The exercise: Quote the whole listing verbatim.
※ ※ ※
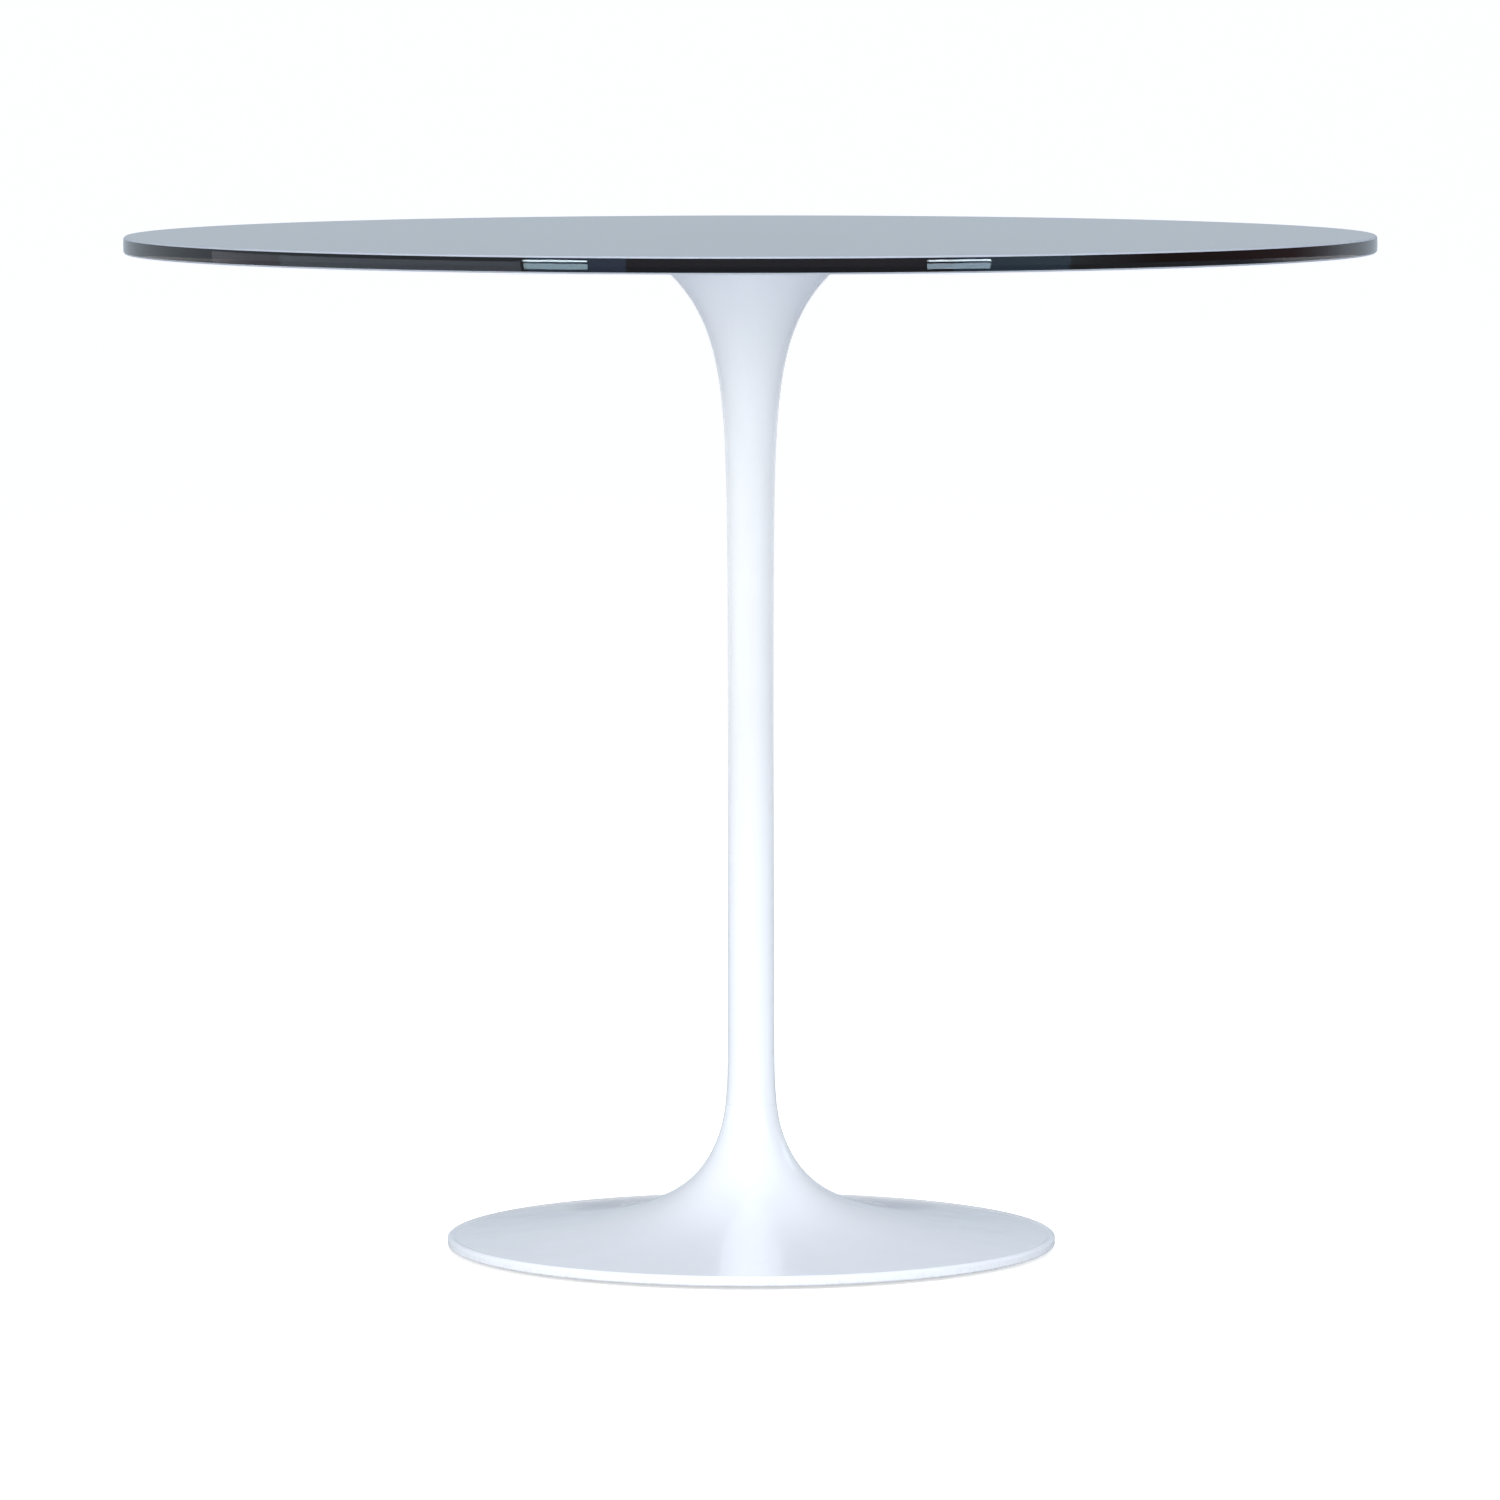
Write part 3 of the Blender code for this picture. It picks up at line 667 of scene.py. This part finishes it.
def trumpet_column():
    """The hollow upper casting: flare, stem and the spigot that drops into the base."""
    seam = SEAM_HEIGHT + SEAM_GAP
    spigot_end = node_size("column")[1]
    land, land_floor = SEAT_INNER_RADIUS, COLUMN_TOP - SEAT_LAND_DEPTH
    chamfer, root_fillet, cone_fillet = 0.0004, 0.0004, 0.001
    flare_end = COLUMN_TOP - TOP_FLARE_SPAN
    outer = [(pedestal_radius(z), z) for z in spread(COLUMN_TOP, flare_end, 72, 1.9)]
    outer += [(pedestal_radius(z), z) for z in spread(flare_end, seam, 26)[1:]]
    foot = rounded([(STEM_RADIUS, seam, 0), (SPIGOT_RADIUS, seam, root_fillet),
                    (SPIGOT_RADIUS, spigot_end, COARSE_FILLET),
                    (SPIGOT_BORE, spigot_end, COARSE_FILLET),
                    (SPIGOT_BORE, seam + BORE_CONE_START, cone_fillet),
                    (STEM_RADIUS - COLUMN_WALL, seam + BORE_CONE_END, 0)])[1:]
    inner = [pedestal_wall(z, COLUMN_WALL) for z in spread(flare_end, COLUMN_TOP, 40, 0.55)]
    inner = [(r, z) for r, z in inner if r < land - WALL_MARGIN and z < land_floor]
    lip = [(land, land_floor), (land, COLUMN_TOP - chamfer), (land + chamfer, COLUMN_TOP)]
    piece = lathe("trumpet_column", outer + foot + inner + lip, ROUND_SIDES, closed=True)
    stand_for(piece, "column", "white_lacquer")


def dished_foot():
    """The lower casting: a shallow dish with a beaded rim, a thick neck and eight bosses."""
    socket, socket_floor = SPIGOT_RADIUS + GAP, node_size("column")[1] - GAP
    chamfer = 0.0003
    outer = [(pedestal_radius(z), z) for z in spread(SEAM_HEIGHT, DISH_EDGE_HEIGHT, 96, 0.62)]
    rim = rounded([(*outer[-2], 0), (DISH_EDGE_RADIUS, DISH_EDGE_HEIGHT, DISH_EDGE_FILLET),
                   (BEAD_RADIUS, BEAD_HEIGHT, BEAD_FILLET),
                   (RIM_RADIUS, RIM_SHOULDER_HEIGHT, RIM_SHOULDER_FILLET),
                   (RIM_RADIUS, RIM_UNDERSIDE, RIM_FOOT_FILLET),
                   (RIM_RADIUS - RIM_FOOT_WIDTH, RIM_UNDERSIDE, 0)], steps=6)[1:]
    shell_start = DISH_EDGE_HEIGHT + WALL_MARGIN
    shell = [pedestal_wall(z, BASE_WALL) for z in spread(shell_start, SHELL_TOP, 34, 1.7)]
    shell = [(r, z) for r, z in shell if z < CLAMP_FACE_HEIGHT - WALL_MARGIN]
    neck = [(shell[-1][0] - CLAMP_FACE_INSET, CLAMP_FACE_HEIGHT),
            (ROD_CLEARANCE_RADIUS, CLAMP_FACE_HEIGHT), (ROD_CLEARANCE_RADIUS, socket_floor),
            (socket, socket_floor), (socket, SEAM_HEIGHT - chamfer),
            (socket + chamfer, SEAM_HEIGHT)]
    piece = lathe("dished_foot", outer[:-1] + rim + shell + neck, ROUND_SIDES, closed=True)
    ballast_top = node_size("ballast_ring")[2] + GAP
    screw_top = node_size("ballast_screw_1")[2] + CUT_PAST
    stud_top = node_size("glide_stud_1")[2] + GAP
    foot_top = node_size("glide_foot_1")[2] + GAP
    ballast_places = places_of("ballast_screw")
    glide_places = places_of("glide_foot")
    bosses = [post("boss", BALLAST_BOSS_RADIUS, ballast_top, BALLAST_BOSS_TOP, place)
              for place in ballast_places]
    bosses += [post("boss", GLIDE_BOSS_RADIUS, foot_top, GLIDE_BOSS_TOP, place)
               for place in glide_places]
    carve(piece, bosses, "UNION")
    holes = [post("hole", SCREW_RADIUS + GAP, ballast_top - CUT_PAST, screw_top, place)
             for place in ballast_places]
    holes += [post("hole", SCREW_RADIUS + GAP, foot_top - CUT_PAST, stud_top, place)
              for place in glide_places]
    carve(piece, holes, "DIFFERENCE")
    stand_for(piece, "base_casting", "white_lacquer")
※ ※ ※
Task output:
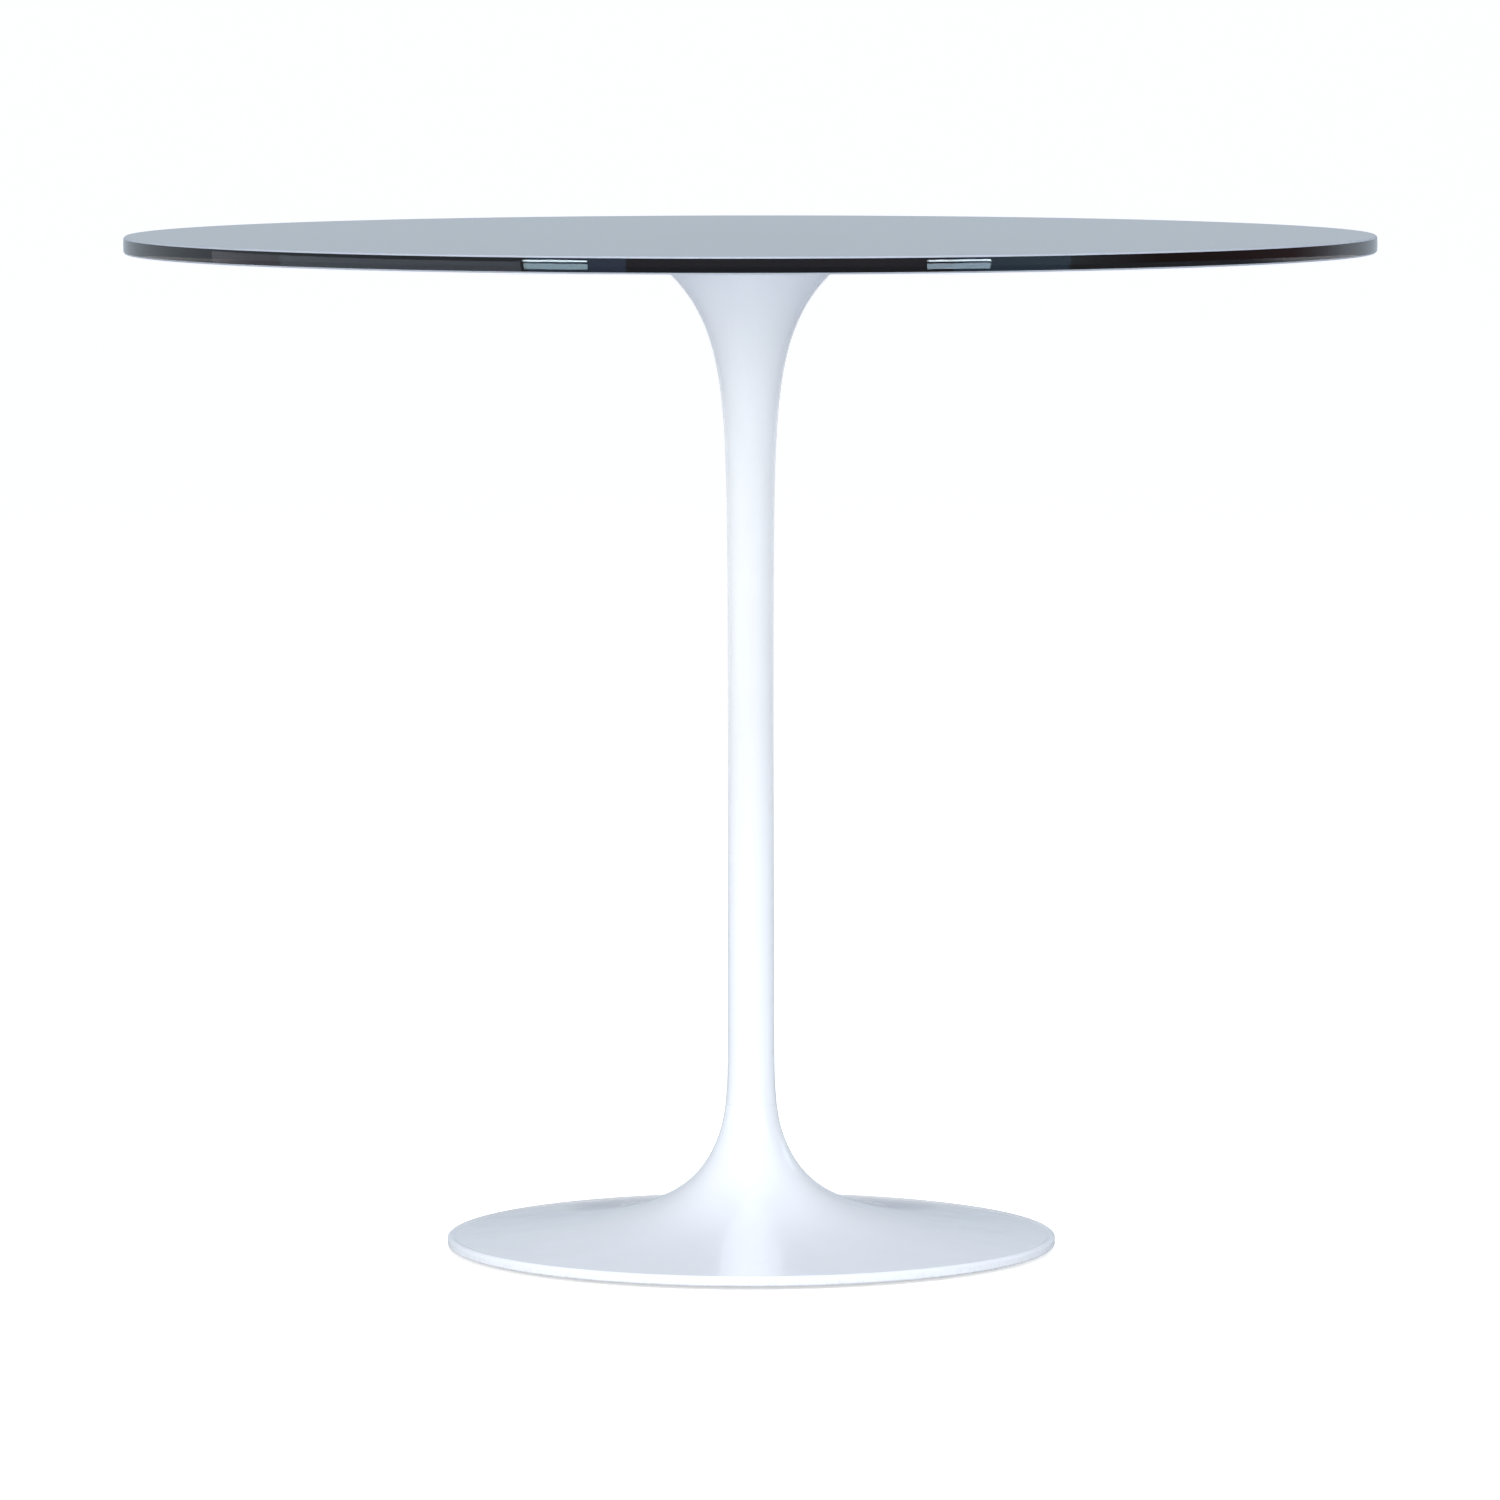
Write part 3 of the Blender code for this picture. It picks up at line 667 of scene.py. This part finishes it.
def trumpet_column():
    """The hollow upper casting: flare, stem and the spigot that drops into the base."""
    seam = SEAM_HEIGHT + SEAM_GAP
    spigot_end = node_size("column")[1]
    land, land_floor = SEAT_INNER_RADIUS, COLUMN_TOP - SEAT_LAND_DEPTH
    chamfer, root_fillet, cone_fillet = 0.0004, 0.0004, 0.001
    flare_end = COLUMN_TOP - TOP_FLARE_SPAN
    outer = [(pedestal_radius(z), z) for z in spread(COLUMN_TOP, flare_end, 72, 1.9)]
    outer += [(pedestal_radius(z), z) for z in spread(flare_end, seam, 26)[1:]]
    foot = rounded([(STEM_RADIUS, seam, 0), (SPIGOT_RADIUS, seam, root_fillet),
                    (SPIGOT_RADIUS, spigot_end, COARSE_FILLET),
                    (SPIGOT_BORE, spigot_end, COARSE_FILLET),
                    (SPIGOT_BORE, seam + BORE_CONE_START, cone_fillet),
                    (STEM_RADIUS - COLUMN_WALL, seam + BORE_CONE_END, 0)])[1:]
    inner = [pedestal_wall(z, COLUMN_WALL) for z in spread(flare_end, COLUMN_TOP, 40, 0.55)]
    inner = [(r, z) for r, z in inner if r < land - WALL_MARGIN and z < land_floor]
    lip = [(land, land_floor), (land, COLUMN_TOP - chamfer), (land + chamfer, COLUMN_TOP)]
    piece = lathe("trumpet_column", outer + foot + inner + lip, ROUND_SIDES, closed=True)
    stand_for(piece, "column", "white_lacquer")


def dished_foot():
    """The lower casting: a shallow dish with a beaded rim, a thick neck and eight bosses."""
    socket, socket_floor = SPIGOT_RADIUS + GAP, node_size("column")[1] - GAP
    chamfer = 0.0003
    outer = [(pedestal_radius(z), z) for z in spread(SEAM_HEIGHT, DISH_EDGE_HEIGHT, 96, 0.62)]
    rim = rounded([(*outer[-2], 0), (DISH_EDGE_RADIUS, DISH_EDGE_HEIGHT, DISH_EDGE_FILLET),
                   (BEAD_RADIUS, BEAD_HEIGHT, BEAD_FILLET),
                   (RIM_RADIUS, RIM_SHOULDER_HEIGHT, RIM_SHOULDER_FILLET),
                   (RIM_RADIUS, RIM_UNDERSIDE, RIM_FOOT_FILLET),
                   (RIM_RADIUS - RIM_FOOT_WIDTH, RIM_UNDERSIDE, 0)], steps=6)[1:]
    shell_start = DISH_EDGE_HEIGHT + WALL_MARGIN
    shell = [pedestal_wall(z, BASE_WALL) for z in spread(shell_start, SHELL_TOP, 34, 1.7)]
    shell = [(r, z) for r, z in shell if z < CLAMP_FACE_HEIGHT - WALL_MARGIN]
    neck = [(shell[-1][0] - CLAMP_FACE_INSET, CLAMP_FACE_HEIGHT),
            (ROD_CLEARANCE_RADIUS, CLAMP_FACE_HEIGHT), (ROD_CLEARANCE_RADIUS, socket_floor),
            (socket, socket_floor), (socket, SEAM_HEIGHT - chamfer),
            (socket + chamfer, SEAM_HEIGHT)]
    piece = lathe("dished_foot", outer[:-1] + rim + shell + neck, ROUND_SIDES, closed=True)
    ballast_top = node_size("ballast_ring")[2] + GAP
    screw_top = node_size("ballast_screw_1")[2] + CUT_PAST
    stud_top = node_size("glide_stud_1")[2] + GAP
    foot_top = node_size("glide_foot_1")[2] + GAP
    ballast_places = places_of("ballast_screw")
    glide_places = places_of("glide_foot")
    bosses = [post("boss", BALLAST_BOSS_RADIUS, ballast_top, BALLAST_BOSS_TOP, place)
              for place in ballast_places]
    bosses += [post("boss", GLIDE_BOSS_RADIUS, foot_top, GLIDE_BOSS_TOP, place)
               for place in glide_places]
    carve(piece, bosses, "UNION")
    holes = [post("hole", SCREW_RADIUS + GAP, ballast_top - CUT_PAST, screw_top, place)
             for place in ballast_places]
    holes += [post("hole", SCREW_RADIUS + GAP, foot_top - CUT_PAST, stud_top, place)
              for place in glide_places]
    carve(piece, holes, "DIFFERENCE")
    stand_for(piece, "base_casting", "white_lacquer")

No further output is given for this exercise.